The greenish tint on that kid’s face was still haunting him a little for some reason, so he put on a CD to push that out of his mind.  The sun was coming up, flooding the sky with orange and purple, as the high, melodic bass and drums started spasming neatly.  He turned to the passenger’s seat, where he had put a few gatorades.  Looking at them in the light, he suddenly felt weightless and repulsed to the point of nauseousness.  These objects got to continue to be in the world… These bottles were more full of form and weight than he was.  He was a rancid ghost at this point, driving what was left of his form into oblivion.  All of the sudden he was full of a burning, sickly resentment toward the living, toward the healthy, toward all of the creatures that the sun seemed to be shining on and blessing even now.  It was the first time that he questioned whether he was doing the right thing.

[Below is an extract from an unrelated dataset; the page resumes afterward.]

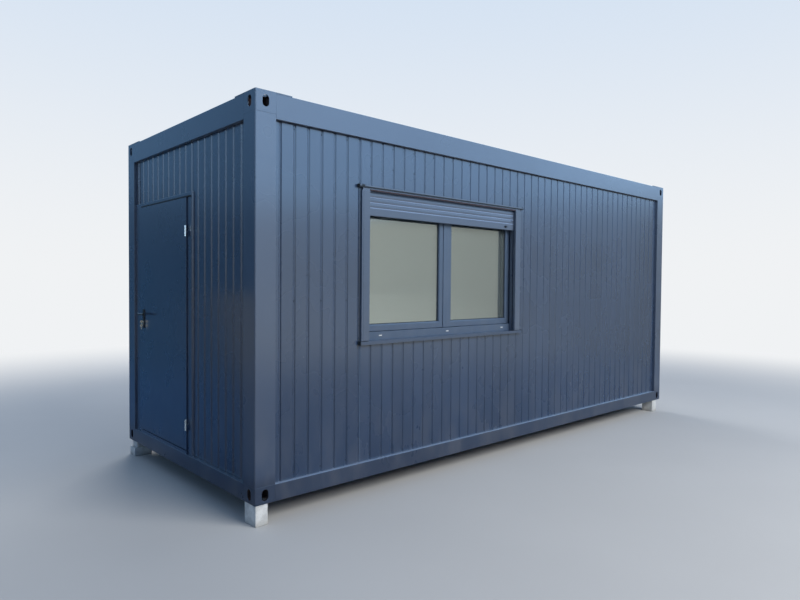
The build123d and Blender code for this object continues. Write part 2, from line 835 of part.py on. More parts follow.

The lack of sleep and his sickness and the pills were quite a heady combo, on top of driving an automatic on the highway, and Jamey started to drift off.  He had pleasant, vast blue dreams like seas that he would inhabit for what seemed like years, and then he would snap awake, and it had only been seconds.  Somehow he didn’t lose control of the car through all this.  Normally he would’ve been scared, but this felt incredibly strange and pleasant now that he wasn’t attached to living or dying.  The highway and surrounding grass seemed to him like a sea that he was navigating, the divider a bank.  Sinking into these dreams felt like swimming in little tide pools, not quite connected to the wilder ocean.  Finally he just decided to let go.

 

Jamey was in a parking lot somewhere, lying back, looking up at the sky.  The first thing he noticed when he came to is that he felt fine.  None of the pain he would expect from a crash, no hangover, just a sense of weightlessness that felt wonderful.  It didn’t even really feel like he had flesh, since flesh is defined by its knots and its weight and its pain.  He sat up and looked around.  There didn’t seem to be any cars or people in the lot, which was strange, because as far as he could tell, it was a big strip mall in a suburb of some kind.  It didn’t look like an abandoned mall–the buildings looked nice, new, just empty.

He felt confused and apprehensive.  He had been ready for anything, death from drugs or crashing, but what was this?  As his mind was churning rapidly, his iPhone vibrated.  Sylvie was calling him.  He accepted the call.

“Jamey, I just had a dream about you, I need to know you’re alright.  I know it seems silly…” Her voice was tremulous.  “Please just let me know you’re okay…”  His heart was pounding wildly in his chest.  “Sylvie…” escaped his mouth, almost whispered.  “Jamey, are you there?”  She didn’t seem to have heard him.  “Jamey, I can’t hear you!” she said hysterically.  “Jamey, stop FUCKING WITH ME!” She was screaming and sobbing.  He said her name over and over again, but she couldn’t hear him at all, as far as he could tell.  There was a sinking feeling in his stomach as he held the phone up to his ear, listening to her sob, and whirled around, looking for anyone that could help him.

She hung up, and he looked at the phone’s screen.  He started to stare into the glow intently, as if it was a lake with something under the surface.  There was something about it drawing him in.  He leaned more and more, and things started to dirty and pixellate and dissolve into a glitchy mess.  He kept his eyes on the light of the phone screen and the hum it had.  That hum was like money, whirring through the world ceaselessly, making it move.  He kept his eyes on it even as he felt himself dissolve and sink into the concrete that just a minute ago was solid, as if fixing his gaze on it could save him, as if it was the sun that he had aimed at all those hours ago.